Оказалось много. Очень много тугих, упругих даже на вид новеньких пачек американских долларов, в два слоя занявших шелковое пространство внутри кейса. А длинноволосый, хитровато улыбающийся с банкнотовских портретов Франклин многократно подтвердил: это лишь аванс! Неужели подпись под экологическим заключением и в самом деле столько стоит? Тогда зачем крутиться с какими-то удобрениями и порожними рейсами? Орел мошкару не ловит. И надо снова вызывать Вениамина Витальевича.
Но прежде чем взяться за телефон, хозяин налил себе коньяка из глобуса, отыскал взглядом зеркало, поднял тост своему отражению. Двойник охотно откликнулся, и пусть одну рюмку, но выпили на двоих. Можно было переброситься с напарником и парой слов, но очень уж притягивал оставшийся без должного внимания дипломат с золотистыми колесиками. И не подпись стоит таких денег. Он, Павел Сергеевич, тоже знает себе цену. И будет заниматься строительством порта не на зло кому-то, а во благо себе.
А на порт надо бросить журналиста, они ради строчки в газете раскапывают ситуации быстрее и подробнее любого следователя. А подводные течения требовалось уловить безошибочно.
Слишком огромные деньги выставляются на кон.
– Вениамин Витальевич, это я. Надо бы еще разок подъехать. Опережая недовольство компаньона, намекнул о главном:
– А то, небось, сигареты купить не на что. Но прежде поищи мне нашего журналиста.
Только разыскать меня надо было еще постараться. Кто знал мои семейные отношения, без труда мог определиться: если меня нет дома, то я в командировке или у женщин. Поскольку впечатлений от Курил мне хватало на ближайшие две-три недели, а в доме ситуация не могла измениться в принципе, то бренное мое тело могло только стремиться в иные женские объятия.
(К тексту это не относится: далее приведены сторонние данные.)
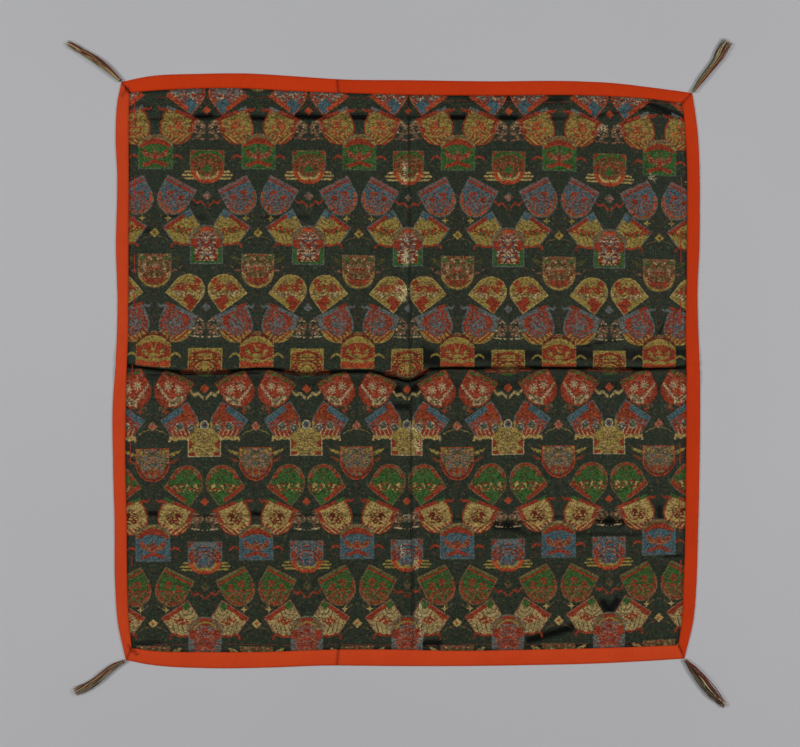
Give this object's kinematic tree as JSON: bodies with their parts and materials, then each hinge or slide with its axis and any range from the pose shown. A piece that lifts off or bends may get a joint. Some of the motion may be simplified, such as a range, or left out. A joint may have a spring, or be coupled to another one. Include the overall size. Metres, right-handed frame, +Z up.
{
  "type": "fukusa, a square silk gift cover with a border and corner tassels",
  "caption": "Square lined gift cover of patterned silk lying flat, with a plain mitred border and a thread tassel at each corner.",
  "frame": {"origin": "middle of the cover with its tassels, on the surface it lies on", "axes": "+Z up off the surface, +Y up the cloth along its centre seam, +X to the right"},
  "size_m": [0.7786, 0.782, 0.0049],
  "materials": {
    "brocade": "dark green satin ground with matt coloured wefts",
    "border_silk": "plain vermilion silk, soft sheen",
    "thread": "mixed silk and gilt threads"
  },
  "bodies": {
    "root": {"panel_left": "brocade", "panel_right": "brocade", "border_top_left": "border_silk", "border_top_right": "border_silk", "border_bottom_left": "border_silk", "border_bottom_right": "border_silk", "border_left": "border_silk", "border_right": "border_silk", "tassel_upper_left": "thread", "tassel_upper_right": "thread", "tassel_lower_left": "thread", "tassel_lower_right": "thread"}
  },
  "joints": []
}
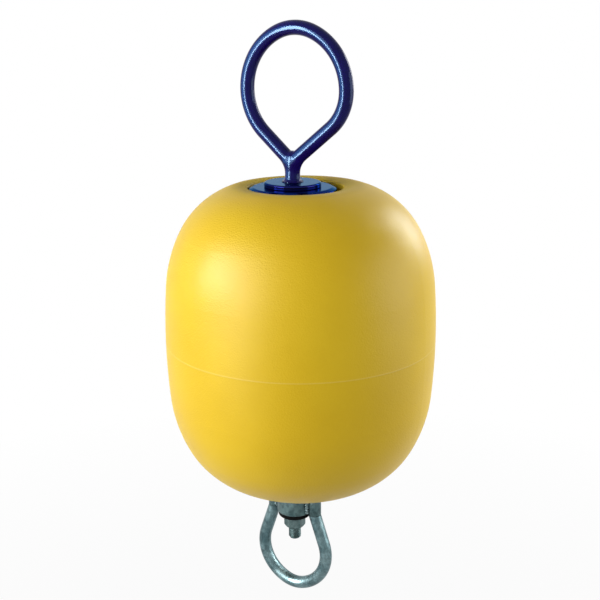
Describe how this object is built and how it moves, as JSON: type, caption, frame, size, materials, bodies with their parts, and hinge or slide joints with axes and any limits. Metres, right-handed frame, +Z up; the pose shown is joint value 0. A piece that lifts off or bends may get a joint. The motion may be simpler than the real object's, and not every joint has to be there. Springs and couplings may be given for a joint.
{
  "type": "mooring buoy",
  "caption": "Barrel-shaped moulded float on a steel through rod, with a dip-coated pick-up ring above, flanges in end recesses, and a swivelling pear-shaped bow below.",
  "frame": {"origin": "on the rod's axis at the height of the float's moulding seam, which is taken as the waterline", "axes": "+Z up the rod, towards the pick-up ring; the ring and the bow lie in the XZ plane; +X to the side the float has shifted to"},
  "size_m": [0.3699, 0.37, 0.819],
  "materials": {
    "float_skin": "fine orange-peel grain, satin",
    "blue_coat": "glossy dipped plastic coating",
    "galvanised": "hot-dip galvanised, dull grey",
    "black_rubber": "matt"
  },
  "bodies": {
    "buoy": {"float_body": "float_skin", "rod": "galvanised", "upper_flange": "blue_coat", "upper_disc": "blue_coat", "top_ring": "blue_coat", "lower_flange": "galvanised", "thrust_washer": "galvanised", "flat_washer": "galvanised", "hex_nut": "galvanised"},
    "swivel": {"swivel_hub": "galvanised", "swivel_bow": "galvanised", "soft_washer": "black_rubber"}
  },
  "joints": [
    {"name": "swivel_spin", "type": "hinge", "parent": "buoy", "child": "swivel", "pos_m": [0, 0, -0.2413], "axis": [0, 0, 1], "continuous": true}
  ]
}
Вообще-то трудно определить, сколько это – много или мало – женщин в твоей жизни. Недавно я из-за какой-то статистической и журналистской дури сел за список своих возлюбленных, потратил уйму времени, но к общему знаменателю так и не пришел. Память здесь оказалась крайне избирательна: некоторые женщины помнились, как вздыхал один из героев Шолохова, до запаха пота под мышками, а иных не только имена выветрились, но и место и время знакомств.
В чем, однако, трудно меня упрекнуть – я не осудил и не усмехнулся ни над одной из женщин, которых знал. Даже замужних. Почему они, имеющие штампы в паспорте, тем не менее также трепещут и волнуются в объятиях, как и одинокие – это вопросы к их мужьям. Или к природе. Собственно, и ко мне тоже: я ведь тоже состоял в браке. И хотя семейная жизнь тяготила, не приносила радости, и дважды жена уходила как бы навсегда, я тоже не позволял вмешиваться в наши с ней отношения кому бы то ни было. Семейная жизнь шла параллельным галсом, к которому я приловчился и который мне не то что мешал, а лишь создавал время от времени определенные неудобства.
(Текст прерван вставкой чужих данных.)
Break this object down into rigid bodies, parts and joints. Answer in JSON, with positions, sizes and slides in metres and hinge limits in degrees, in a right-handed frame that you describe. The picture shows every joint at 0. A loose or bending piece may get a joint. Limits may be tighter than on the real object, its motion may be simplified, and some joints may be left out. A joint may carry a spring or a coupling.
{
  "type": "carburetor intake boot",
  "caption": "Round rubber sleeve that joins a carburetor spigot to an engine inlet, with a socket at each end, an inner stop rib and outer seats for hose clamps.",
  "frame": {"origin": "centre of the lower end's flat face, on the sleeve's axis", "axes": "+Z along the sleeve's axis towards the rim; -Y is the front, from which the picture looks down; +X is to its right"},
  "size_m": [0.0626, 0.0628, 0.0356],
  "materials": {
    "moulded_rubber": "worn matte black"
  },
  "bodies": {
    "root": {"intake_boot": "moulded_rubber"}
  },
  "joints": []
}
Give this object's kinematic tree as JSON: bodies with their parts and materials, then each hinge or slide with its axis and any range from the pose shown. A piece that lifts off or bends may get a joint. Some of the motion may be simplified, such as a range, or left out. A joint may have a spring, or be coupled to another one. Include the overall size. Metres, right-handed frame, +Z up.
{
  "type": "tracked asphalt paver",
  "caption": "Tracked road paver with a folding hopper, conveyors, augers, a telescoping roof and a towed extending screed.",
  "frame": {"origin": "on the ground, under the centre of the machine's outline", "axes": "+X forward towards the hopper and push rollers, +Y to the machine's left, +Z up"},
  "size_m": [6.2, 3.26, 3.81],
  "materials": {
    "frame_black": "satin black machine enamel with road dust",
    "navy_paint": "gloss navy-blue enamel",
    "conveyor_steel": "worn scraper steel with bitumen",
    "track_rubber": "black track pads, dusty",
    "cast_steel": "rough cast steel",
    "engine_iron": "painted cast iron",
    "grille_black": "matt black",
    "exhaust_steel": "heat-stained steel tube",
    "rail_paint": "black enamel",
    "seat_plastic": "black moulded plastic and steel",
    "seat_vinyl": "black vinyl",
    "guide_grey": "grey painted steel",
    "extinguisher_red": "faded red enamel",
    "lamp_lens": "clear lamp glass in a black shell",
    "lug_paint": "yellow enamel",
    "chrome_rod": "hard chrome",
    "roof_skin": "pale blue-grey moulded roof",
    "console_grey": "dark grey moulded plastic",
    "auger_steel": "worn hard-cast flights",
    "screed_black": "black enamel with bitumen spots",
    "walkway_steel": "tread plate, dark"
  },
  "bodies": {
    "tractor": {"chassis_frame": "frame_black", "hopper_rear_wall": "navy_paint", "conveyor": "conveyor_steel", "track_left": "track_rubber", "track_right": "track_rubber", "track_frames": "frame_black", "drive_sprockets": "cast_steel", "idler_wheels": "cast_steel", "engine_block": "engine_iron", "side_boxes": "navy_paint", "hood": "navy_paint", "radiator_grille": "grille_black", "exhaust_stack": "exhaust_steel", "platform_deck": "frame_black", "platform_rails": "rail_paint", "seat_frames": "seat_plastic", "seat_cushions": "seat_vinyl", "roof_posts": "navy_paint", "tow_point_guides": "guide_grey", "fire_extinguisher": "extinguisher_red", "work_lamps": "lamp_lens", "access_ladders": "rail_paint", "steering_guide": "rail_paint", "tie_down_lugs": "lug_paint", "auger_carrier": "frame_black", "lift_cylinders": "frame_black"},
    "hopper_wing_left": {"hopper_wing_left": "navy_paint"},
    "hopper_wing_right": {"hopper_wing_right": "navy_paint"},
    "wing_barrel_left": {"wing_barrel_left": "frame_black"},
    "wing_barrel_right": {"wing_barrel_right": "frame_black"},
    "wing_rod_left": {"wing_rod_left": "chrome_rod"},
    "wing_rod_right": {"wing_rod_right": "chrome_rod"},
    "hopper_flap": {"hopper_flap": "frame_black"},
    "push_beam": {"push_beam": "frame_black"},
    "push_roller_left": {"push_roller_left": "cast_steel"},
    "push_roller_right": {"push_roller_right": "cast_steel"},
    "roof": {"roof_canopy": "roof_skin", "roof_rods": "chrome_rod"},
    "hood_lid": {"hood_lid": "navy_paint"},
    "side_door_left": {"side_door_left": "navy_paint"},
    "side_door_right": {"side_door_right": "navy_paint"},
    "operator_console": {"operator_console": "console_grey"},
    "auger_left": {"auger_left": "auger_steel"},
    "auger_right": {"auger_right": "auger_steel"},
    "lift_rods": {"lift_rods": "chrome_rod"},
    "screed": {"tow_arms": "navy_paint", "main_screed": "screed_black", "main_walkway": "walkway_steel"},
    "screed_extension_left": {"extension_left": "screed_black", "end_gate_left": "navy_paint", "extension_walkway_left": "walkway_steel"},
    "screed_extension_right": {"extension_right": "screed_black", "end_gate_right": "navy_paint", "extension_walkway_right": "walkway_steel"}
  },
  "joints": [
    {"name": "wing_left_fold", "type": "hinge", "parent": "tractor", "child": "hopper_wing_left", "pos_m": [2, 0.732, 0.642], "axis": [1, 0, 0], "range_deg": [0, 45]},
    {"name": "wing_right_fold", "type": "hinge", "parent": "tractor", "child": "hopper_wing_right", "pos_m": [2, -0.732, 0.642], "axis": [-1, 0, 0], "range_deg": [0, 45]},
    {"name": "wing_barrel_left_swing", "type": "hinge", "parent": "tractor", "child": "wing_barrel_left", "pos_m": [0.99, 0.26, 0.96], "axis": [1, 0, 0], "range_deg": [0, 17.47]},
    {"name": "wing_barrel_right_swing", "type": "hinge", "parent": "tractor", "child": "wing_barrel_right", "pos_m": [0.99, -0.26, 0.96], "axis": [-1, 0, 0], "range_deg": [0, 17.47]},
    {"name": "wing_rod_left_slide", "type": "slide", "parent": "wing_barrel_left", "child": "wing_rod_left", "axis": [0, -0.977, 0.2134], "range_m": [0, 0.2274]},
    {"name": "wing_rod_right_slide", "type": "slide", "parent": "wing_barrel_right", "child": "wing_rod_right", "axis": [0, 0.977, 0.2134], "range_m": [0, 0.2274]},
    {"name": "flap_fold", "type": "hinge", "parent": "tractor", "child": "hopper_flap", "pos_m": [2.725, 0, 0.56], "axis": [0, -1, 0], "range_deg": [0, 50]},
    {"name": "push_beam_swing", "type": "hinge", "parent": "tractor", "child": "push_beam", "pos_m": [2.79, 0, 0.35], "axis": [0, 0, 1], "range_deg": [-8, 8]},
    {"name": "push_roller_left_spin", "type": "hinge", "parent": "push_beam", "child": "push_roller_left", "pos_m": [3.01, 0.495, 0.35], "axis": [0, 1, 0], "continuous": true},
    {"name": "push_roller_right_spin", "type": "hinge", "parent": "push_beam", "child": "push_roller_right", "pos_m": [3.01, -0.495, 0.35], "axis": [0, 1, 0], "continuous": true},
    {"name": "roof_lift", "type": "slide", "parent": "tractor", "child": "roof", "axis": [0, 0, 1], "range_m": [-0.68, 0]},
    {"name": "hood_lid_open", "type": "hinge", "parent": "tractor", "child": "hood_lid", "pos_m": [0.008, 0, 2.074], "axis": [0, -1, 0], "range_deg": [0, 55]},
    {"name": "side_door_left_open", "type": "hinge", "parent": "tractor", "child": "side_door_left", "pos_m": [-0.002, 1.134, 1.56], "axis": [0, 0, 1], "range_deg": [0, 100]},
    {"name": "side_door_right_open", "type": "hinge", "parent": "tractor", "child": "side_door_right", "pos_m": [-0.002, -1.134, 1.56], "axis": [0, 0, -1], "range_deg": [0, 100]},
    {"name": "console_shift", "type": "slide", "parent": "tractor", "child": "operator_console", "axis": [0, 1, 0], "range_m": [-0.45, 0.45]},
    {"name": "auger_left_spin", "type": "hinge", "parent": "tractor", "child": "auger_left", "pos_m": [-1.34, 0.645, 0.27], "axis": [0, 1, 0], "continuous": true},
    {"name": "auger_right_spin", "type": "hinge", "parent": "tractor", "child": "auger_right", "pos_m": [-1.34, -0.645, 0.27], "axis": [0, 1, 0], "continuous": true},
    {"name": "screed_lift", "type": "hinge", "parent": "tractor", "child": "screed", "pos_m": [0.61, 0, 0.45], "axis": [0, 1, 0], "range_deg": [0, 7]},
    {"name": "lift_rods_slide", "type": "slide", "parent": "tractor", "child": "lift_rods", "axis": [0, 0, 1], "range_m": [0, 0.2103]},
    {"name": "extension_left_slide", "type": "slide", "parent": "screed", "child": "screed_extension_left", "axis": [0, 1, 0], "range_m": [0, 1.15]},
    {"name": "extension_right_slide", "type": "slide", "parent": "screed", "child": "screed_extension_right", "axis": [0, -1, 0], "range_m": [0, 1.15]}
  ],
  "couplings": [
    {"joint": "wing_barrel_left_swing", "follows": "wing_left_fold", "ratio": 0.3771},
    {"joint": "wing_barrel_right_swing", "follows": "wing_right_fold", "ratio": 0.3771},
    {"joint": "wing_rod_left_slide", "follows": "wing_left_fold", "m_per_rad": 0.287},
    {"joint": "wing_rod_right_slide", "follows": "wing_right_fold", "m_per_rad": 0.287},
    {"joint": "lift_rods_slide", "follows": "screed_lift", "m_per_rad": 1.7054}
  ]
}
От одних возлюбленных я уходил быстро, связь с другими длилась годами. Но как только чувствовал, что меня начинают хомутать, усиленно тащат под развод или – это шло, как правило, от замужних – начинают предъявлять какие-то права и претензии, во мне все мгновенно ощетинивалось. Я замыкался. Я вопрошал: тебе было хорошо со мной? Я был к тебе внимателен? Но разве что-то обещал? Что-то требовал? Зачем же натягивать вожжи?
Я начинал рваться, уздечка в конце-концов лопалась. И почти никогда потом не жалел, что терял именно эту женщину. Свобода стояла выше.
Не любопытствовал о прошлой жизни своих подруг и сам. И это не шло от безразличия. Полной правды все равно никто не расскажет, а ситуацию, когда мужчина и женщина становятся близки, не всегда объяснишь и рассортируешь по полочкам. Да и зачем это делать! Отношения двух – они не для зеркал, фотографов, диктофонов и исследователей. Любой третий – пусть даже друг, брат или сват – он и есть третий, то есть лишний. Что бы ни советовал, ни говорил. Любовь, как и болезнь, мы переносим в одиночку. Это я понял с лейтенантских времен. Со времен Тани.
А после расставания с ней прошла целая эпоха. По крайней мере на моих плечах вместо двух юрких маленьких звездочек устало вцепились в погоны когтями подполковничьи блямбы. Я пусть и прозябаю, но не в военном городке в двадцать четыре дома, а почти в центре столицы. Я забыл про Союз писателей, но зато меня с руками оторвал военный журнал. А тут еще – невиданное дело при отсутствии командировочных – подкинули поездку на край света. Живи и радуйся.